* Begin *

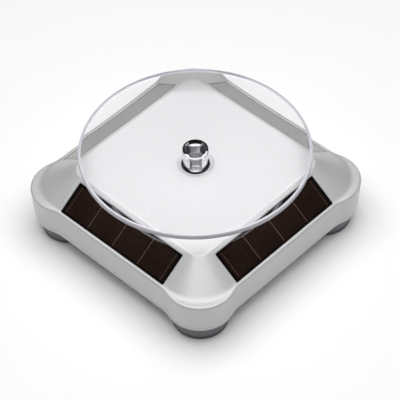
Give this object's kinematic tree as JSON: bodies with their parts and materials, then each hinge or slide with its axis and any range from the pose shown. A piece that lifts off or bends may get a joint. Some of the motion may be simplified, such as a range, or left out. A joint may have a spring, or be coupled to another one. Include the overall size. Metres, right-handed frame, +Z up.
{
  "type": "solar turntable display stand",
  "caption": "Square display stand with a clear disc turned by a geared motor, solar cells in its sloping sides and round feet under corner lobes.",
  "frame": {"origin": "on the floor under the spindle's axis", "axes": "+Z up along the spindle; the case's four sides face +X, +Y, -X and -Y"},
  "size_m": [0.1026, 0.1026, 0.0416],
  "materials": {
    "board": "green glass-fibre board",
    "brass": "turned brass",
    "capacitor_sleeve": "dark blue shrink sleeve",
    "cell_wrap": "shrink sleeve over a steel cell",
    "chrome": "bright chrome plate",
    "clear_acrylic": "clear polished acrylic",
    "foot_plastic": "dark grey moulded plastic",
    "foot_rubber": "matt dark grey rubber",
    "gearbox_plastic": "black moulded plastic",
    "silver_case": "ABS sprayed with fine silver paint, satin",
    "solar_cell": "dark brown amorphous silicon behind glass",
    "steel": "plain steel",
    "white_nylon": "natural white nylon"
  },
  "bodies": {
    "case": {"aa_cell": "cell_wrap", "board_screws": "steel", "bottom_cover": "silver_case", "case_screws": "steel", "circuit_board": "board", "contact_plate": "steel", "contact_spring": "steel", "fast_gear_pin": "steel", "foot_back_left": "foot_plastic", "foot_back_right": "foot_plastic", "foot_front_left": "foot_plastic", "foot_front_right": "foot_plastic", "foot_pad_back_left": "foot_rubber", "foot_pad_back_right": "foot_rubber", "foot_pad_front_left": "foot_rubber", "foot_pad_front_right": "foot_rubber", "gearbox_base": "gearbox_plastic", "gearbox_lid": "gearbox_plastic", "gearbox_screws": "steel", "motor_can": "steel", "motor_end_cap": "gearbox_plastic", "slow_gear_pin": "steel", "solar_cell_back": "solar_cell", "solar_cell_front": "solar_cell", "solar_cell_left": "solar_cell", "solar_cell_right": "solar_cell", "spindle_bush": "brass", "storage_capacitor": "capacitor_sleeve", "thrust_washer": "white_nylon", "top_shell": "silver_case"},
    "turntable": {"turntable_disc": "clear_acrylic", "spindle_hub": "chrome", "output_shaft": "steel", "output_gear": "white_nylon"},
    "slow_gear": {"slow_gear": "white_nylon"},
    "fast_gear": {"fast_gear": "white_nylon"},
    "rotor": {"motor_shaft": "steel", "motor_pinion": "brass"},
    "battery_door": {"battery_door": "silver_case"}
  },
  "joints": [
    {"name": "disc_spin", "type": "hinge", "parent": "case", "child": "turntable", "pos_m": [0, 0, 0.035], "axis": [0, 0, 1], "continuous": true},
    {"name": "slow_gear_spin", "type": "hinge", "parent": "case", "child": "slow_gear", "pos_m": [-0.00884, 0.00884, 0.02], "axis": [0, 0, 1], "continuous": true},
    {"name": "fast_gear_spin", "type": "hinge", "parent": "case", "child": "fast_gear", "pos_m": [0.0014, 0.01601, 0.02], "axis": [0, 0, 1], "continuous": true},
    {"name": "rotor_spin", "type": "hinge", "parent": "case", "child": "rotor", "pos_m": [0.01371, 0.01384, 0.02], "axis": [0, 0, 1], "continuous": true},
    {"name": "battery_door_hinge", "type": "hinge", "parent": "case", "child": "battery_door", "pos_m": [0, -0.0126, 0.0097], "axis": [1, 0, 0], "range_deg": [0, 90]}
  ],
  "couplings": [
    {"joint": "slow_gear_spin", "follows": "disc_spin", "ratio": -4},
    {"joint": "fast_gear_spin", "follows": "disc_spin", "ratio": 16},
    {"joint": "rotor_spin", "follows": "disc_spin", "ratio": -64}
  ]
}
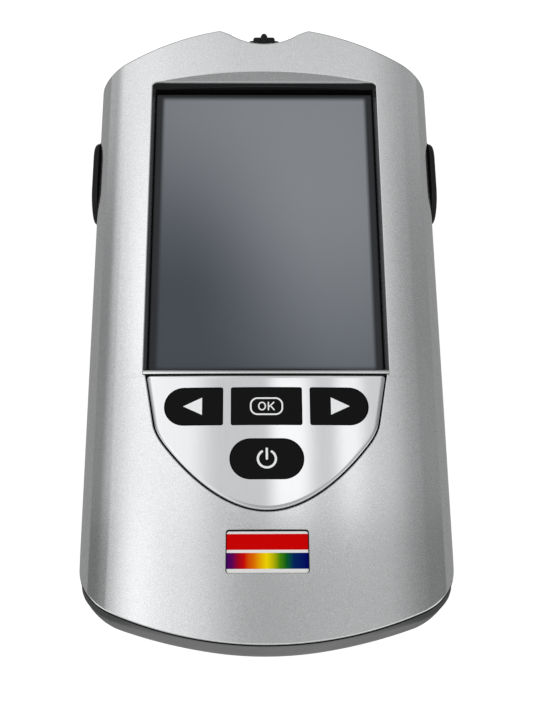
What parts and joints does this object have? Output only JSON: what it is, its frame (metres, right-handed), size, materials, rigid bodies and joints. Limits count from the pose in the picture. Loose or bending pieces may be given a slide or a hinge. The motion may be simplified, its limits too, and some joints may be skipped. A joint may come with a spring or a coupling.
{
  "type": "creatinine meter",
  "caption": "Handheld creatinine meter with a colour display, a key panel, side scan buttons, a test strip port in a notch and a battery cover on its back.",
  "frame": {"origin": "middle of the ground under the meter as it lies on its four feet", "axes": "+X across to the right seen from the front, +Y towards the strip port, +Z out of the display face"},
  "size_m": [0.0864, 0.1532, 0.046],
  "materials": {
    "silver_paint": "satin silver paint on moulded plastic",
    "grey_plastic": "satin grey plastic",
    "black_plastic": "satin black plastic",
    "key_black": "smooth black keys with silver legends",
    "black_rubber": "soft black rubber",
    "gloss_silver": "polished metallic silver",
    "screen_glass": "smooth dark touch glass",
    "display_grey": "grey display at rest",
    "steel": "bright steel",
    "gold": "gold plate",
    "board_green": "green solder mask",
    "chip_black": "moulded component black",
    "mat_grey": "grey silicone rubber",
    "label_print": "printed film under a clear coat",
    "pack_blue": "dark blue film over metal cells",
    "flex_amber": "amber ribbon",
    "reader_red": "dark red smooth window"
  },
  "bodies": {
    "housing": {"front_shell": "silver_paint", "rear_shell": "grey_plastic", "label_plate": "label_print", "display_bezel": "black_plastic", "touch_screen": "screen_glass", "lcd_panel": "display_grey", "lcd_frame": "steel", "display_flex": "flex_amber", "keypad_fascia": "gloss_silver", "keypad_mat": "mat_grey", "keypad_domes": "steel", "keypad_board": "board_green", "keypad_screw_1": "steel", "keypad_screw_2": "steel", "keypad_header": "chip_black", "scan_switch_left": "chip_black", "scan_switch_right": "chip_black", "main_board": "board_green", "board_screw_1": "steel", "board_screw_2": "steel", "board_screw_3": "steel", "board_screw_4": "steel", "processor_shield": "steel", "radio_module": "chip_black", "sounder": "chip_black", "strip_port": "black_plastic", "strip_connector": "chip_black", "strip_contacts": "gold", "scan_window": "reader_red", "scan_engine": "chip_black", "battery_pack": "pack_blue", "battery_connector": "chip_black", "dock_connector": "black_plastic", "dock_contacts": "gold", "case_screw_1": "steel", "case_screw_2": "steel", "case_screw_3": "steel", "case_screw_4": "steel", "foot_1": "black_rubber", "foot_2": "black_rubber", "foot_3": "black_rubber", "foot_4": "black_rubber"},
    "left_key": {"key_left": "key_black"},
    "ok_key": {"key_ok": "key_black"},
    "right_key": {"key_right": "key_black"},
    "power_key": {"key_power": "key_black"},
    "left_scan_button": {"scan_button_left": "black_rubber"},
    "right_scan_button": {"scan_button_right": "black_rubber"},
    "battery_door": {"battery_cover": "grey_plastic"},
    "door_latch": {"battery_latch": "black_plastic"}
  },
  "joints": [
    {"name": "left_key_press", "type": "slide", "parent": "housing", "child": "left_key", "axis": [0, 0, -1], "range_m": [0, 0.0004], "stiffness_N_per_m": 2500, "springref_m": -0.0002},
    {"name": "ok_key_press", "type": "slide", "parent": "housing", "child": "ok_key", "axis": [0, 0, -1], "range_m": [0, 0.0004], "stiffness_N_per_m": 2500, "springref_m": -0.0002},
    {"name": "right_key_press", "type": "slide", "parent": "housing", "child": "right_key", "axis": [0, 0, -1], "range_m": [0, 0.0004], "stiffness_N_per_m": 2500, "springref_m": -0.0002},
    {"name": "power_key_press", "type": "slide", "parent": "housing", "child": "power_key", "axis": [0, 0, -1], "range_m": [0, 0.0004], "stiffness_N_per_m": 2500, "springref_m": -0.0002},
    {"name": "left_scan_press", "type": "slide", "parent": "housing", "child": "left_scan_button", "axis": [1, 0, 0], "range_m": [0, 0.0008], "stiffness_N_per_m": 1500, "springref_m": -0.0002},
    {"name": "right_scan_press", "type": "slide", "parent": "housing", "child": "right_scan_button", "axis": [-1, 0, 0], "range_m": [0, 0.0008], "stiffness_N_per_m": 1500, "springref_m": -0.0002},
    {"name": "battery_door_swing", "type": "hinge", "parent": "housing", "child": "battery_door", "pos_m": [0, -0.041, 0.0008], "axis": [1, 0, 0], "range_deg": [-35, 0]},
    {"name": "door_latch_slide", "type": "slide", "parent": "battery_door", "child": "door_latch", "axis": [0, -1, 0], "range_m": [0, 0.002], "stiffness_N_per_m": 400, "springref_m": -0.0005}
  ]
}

* End *

- [SET TASK] Count how many lines above include the word "parts" and answer with that figure only.

- [THE RESULT] 2